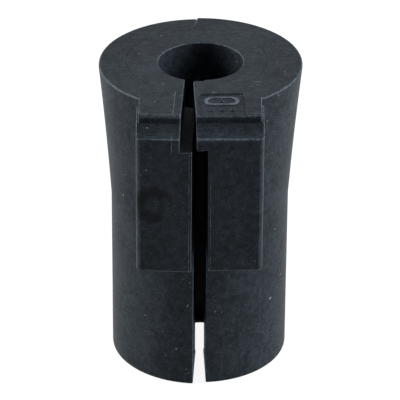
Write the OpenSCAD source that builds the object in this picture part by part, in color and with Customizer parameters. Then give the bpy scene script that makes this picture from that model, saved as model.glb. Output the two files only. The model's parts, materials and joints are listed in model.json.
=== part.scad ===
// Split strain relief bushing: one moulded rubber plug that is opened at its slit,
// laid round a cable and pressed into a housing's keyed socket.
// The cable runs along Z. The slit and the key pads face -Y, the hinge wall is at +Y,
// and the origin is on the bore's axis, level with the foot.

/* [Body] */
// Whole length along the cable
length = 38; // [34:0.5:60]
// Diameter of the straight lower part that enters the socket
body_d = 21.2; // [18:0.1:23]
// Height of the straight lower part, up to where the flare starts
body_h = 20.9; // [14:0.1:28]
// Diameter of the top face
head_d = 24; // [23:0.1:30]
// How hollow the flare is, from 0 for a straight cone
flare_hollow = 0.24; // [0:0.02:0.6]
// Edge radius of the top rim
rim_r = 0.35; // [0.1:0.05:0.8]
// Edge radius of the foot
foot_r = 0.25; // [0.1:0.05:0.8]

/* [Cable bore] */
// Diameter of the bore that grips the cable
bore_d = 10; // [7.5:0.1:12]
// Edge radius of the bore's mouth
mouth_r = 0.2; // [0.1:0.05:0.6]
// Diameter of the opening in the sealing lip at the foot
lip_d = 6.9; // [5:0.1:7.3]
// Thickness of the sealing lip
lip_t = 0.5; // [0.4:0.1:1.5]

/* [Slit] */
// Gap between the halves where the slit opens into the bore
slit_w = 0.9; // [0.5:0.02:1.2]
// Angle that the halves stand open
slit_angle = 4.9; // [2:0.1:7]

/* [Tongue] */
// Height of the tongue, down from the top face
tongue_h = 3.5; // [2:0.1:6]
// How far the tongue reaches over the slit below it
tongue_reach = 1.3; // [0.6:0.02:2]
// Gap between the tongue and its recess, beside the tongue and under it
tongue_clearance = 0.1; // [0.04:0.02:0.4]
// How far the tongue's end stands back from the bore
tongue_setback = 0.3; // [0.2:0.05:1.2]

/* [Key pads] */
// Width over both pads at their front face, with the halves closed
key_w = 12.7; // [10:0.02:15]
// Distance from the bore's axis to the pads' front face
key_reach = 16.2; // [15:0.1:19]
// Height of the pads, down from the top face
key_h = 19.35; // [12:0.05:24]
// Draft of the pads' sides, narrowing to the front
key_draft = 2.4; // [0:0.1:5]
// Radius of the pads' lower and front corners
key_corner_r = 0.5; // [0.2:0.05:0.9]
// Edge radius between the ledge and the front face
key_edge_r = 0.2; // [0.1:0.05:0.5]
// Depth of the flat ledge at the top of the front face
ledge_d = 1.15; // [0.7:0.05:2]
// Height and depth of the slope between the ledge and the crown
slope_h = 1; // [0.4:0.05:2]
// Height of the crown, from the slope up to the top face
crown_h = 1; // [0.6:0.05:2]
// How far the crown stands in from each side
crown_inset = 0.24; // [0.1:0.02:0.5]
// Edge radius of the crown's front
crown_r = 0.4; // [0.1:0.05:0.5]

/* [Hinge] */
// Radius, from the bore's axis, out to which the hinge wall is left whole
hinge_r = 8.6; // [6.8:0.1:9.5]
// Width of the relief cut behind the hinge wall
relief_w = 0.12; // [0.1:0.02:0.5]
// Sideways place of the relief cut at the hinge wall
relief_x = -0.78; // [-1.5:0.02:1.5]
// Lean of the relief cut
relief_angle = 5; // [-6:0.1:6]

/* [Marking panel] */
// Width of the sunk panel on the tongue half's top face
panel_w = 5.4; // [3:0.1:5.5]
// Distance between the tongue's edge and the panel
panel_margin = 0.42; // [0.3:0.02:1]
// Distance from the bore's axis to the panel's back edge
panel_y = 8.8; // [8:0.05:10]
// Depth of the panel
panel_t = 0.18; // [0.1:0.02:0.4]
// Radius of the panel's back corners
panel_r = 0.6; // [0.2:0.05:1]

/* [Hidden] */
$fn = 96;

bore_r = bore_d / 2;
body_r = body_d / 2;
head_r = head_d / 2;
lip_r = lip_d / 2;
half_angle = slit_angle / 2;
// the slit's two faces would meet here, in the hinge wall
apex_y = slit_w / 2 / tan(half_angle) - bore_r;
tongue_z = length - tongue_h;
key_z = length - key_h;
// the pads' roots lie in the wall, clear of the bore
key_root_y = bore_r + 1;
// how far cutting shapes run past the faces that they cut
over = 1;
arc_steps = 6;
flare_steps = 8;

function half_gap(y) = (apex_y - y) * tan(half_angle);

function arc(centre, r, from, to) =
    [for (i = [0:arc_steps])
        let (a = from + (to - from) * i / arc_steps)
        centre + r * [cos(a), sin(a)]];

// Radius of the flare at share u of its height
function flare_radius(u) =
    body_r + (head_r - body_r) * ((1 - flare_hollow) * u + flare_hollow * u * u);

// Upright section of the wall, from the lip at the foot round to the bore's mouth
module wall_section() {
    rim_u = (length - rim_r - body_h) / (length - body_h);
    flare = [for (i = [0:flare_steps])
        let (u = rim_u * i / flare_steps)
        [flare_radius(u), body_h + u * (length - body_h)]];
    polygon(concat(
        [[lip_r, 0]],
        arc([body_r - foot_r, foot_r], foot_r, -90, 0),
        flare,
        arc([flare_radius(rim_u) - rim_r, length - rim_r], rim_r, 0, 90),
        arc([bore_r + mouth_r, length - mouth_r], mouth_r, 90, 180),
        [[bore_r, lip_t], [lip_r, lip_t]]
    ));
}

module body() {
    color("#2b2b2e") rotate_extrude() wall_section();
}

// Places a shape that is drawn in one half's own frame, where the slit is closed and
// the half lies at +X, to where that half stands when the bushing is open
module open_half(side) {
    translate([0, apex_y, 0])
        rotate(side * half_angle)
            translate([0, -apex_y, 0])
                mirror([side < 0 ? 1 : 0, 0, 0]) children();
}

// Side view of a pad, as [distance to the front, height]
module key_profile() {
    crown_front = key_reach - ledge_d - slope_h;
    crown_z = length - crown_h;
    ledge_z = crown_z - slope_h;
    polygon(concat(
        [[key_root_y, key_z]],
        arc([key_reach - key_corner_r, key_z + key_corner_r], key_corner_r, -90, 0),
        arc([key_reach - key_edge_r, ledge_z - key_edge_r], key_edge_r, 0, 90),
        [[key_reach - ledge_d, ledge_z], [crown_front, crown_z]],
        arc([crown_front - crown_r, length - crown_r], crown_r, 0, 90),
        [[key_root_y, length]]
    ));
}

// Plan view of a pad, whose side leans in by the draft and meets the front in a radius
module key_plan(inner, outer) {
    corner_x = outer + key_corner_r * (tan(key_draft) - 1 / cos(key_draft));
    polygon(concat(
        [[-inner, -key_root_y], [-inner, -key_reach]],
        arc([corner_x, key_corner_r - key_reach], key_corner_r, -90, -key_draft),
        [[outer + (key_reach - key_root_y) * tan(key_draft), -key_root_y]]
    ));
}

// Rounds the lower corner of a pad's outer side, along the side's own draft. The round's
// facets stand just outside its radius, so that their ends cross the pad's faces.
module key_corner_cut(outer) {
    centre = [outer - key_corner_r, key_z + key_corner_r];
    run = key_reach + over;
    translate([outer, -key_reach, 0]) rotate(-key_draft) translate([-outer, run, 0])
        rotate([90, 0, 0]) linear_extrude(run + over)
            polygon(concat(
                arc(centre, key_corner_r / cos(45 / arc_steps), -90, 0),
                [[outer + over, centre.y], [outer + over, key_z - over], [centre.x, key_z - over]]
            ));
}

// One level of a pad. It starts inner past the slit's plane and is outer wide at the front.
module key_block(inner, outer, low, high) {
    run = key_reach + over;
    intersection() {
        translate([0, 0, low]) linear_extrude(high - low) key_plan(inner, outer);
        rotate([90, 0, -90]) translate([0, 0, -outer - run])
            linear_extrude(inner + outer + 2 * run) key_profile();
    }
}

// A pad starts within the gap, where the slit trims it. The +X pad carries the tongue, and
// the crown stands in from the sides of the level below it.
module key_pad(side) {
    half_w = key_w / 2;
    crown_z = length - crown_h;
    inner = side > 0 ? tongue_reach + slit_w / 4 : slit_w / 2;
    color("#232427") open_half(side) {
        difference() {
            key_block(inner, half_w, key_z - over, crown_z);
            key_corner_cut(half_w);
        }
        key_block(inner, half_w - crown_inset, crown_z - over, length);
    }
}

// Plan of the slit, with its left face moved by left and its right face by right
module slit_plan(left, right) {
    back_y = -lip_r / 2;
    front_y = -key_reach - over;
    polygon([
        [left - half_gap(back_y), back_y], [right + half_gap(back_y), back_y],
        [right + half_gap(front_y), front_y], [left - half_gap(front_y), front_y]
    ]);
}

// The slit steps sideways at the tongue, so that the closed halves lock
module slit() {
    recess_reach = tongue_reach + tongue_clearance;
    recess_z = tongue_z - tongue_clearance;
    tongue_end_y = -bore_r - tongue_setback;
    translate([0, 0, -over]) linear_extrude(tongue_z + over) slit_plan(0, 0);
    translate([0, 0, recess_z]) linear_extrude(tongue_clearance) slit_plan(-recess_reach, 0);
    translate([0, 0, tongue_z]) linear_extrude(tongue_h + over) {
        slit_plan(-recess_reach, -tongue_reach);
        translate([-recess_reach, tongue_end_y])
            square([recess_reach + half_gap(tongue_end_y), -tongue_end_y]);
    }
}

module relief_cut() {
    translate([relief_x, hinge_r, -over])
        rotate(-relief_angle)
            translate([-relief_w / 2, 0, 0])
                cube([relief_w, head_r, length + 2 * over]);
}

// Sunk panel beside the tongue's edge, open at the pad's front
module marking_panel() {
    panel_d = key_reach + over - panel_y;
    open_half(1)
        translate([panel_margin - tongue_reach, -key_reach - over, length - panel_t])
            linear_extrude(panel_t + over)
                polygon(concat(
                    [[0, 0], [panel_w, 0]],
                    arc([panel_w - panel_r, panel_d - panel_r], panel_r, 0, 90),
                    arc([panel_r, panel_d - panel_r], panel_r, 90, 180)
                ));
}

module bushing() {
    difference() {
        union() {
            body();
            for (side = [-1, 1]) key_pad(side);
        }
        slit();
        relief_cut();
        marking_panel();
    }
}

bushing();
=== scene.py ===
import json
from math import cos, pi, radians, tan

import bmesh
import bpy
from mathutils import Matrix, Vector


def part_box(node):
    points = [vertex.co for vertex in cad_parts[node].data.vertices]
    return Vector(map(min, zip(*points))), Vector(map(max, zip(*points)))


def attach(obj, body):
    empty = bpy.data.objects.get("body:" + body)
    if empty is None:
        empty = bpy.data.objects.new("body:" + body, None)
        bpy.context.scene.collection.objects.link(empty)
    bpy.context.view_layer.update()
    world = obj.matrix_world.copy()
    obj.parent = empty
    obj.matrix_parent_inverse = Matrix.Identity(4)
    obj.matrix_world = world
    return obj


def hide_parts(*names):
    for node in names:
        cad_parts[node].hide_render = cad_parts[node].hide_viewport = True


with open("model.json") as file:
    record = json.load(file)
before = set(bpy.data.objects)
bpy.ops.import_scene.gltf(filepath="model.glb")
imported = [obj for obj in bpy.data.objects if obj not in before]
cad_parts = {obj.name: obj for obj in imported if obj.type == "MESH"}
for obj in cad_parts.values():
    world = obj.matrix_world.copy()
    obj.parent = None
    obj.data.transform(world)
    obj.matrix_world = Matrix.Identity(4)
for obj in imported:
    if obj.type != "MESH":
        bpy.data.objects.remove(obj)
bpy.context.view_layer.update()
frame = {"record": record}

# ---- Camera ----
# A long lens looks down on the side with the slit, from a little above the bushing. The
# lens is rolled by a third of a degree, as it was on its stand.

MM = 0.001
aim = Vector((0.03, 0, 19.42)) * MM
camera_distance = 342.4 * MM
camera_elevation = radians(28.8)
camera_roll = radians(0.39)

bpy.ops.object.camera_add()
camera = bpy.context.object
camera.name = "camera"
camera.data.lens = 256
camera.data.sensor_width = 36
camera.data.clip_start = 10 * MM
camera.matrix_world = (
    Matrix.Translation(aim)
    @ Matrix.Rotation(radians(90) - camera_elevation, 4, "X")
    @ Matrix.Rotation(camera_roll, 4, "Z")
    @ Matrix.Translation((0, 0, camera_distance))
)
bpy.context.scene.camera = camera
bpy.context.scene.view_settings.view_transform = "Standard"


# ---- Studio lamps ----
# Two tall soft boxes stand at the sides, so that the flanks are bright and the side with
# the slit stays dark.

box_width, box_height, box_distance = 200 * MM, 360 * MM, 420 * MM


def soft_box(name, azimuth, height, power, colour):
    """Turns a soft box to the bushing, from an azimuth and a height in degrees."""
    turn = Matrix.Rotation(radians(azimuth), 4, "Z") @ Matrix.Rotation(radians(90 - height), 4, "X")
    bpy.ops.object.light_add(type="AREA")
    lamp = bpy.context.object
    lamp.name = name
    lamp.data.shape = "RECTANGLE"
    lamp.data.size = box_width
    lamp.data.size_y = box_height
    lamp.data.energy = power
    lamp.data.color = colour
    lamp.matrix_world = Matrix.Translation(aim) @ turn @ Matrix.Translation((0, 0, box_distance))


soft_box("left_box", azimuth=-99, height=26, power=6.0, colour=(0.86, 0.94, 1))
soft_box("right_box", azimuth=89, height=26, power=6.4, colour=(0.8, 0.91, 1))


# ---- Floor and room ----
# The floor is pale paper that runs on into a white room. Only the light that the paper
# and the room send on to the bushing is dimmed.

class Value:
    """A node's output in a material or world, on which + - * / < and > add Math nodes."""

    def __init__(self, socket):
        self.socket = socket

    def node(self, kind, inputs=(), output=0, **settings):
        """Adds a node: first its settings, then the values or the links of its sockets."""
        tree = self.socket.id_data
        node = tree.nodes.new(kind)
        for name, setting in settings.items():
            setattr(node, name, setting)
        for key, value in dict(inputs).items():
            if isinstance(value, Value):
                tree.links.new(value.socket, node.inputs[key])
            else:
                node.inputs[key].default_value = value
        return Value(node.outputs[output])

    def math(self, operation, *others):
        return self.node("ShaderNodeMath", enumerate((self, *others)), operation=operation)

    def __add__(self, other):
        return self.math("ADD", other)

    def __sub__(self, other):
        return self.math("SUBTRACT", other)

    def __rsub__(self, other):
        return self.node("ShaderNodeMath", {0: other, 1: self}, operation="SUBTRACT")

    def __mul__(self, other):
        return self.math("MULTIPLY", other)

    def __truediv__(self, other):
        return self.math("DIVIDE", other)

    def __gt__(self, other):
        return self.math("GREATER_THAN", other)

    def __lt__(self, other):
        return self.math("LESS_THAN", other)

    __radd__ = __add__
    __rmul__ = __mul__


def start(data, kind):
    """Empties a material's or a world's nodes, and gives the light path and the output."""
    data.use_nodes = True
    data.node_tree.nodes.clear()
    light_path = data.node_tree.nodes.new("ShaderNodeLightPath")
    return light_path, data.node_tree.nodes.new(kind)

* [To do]
Copy out precisely the lines that begin at the line containing "the pad's front" and end at the line containing "obj.parent = empty", including both; write nothing else.

* [Problem solution]
// Sunk panel beside the tongue's edge, open at the pad's front
module marking_panel() {
    panel_d = key_reach + over - panel_y;
    open_half(1)
        translate([panel_margin - tongue_reach, -key_reach - over, length - panel_t])
            linear_extrude(panel_t + over)
                polygon(concat(
                    [[0, 0], [panel_w, 0]],
                    arc([panel_w - panel_r, panel_d - panel_r], panel_r, 0, 90),
                    arc([panel_r, panel_d - panel_r], panel_r, 90, 180)
                ));
}

module bushing() {
    difference() {
        union() {
            body();
            for (side = [-1, 1]) key_pad(side);
        }
        slit();
        relief_cut();
        marking_panel();
    }
}

bushing();
=== scene.py ===
import json
from math import cos, pi, radians, tan

import bmesh
import bpy
from mathutils import Matrix, Vector


def part_box(node):
    points = [vertex.co for vertex in cad_parts[node].data.vertices]
    return Vector(map(min, zip(*points))), Vector(map(max, zip(*points)))


def attach(obj, body):
    empty = bpy.data.objects.get("body:" + body)
    if empty is None:
        empty = bpy.data.objects.new("body:" + body, None)
        bpy.context.scene.collection.objects.link(empty)
    bpy.context.view_layer.update()
    world = obj.matrix_world.copy()
    obj.parent = empty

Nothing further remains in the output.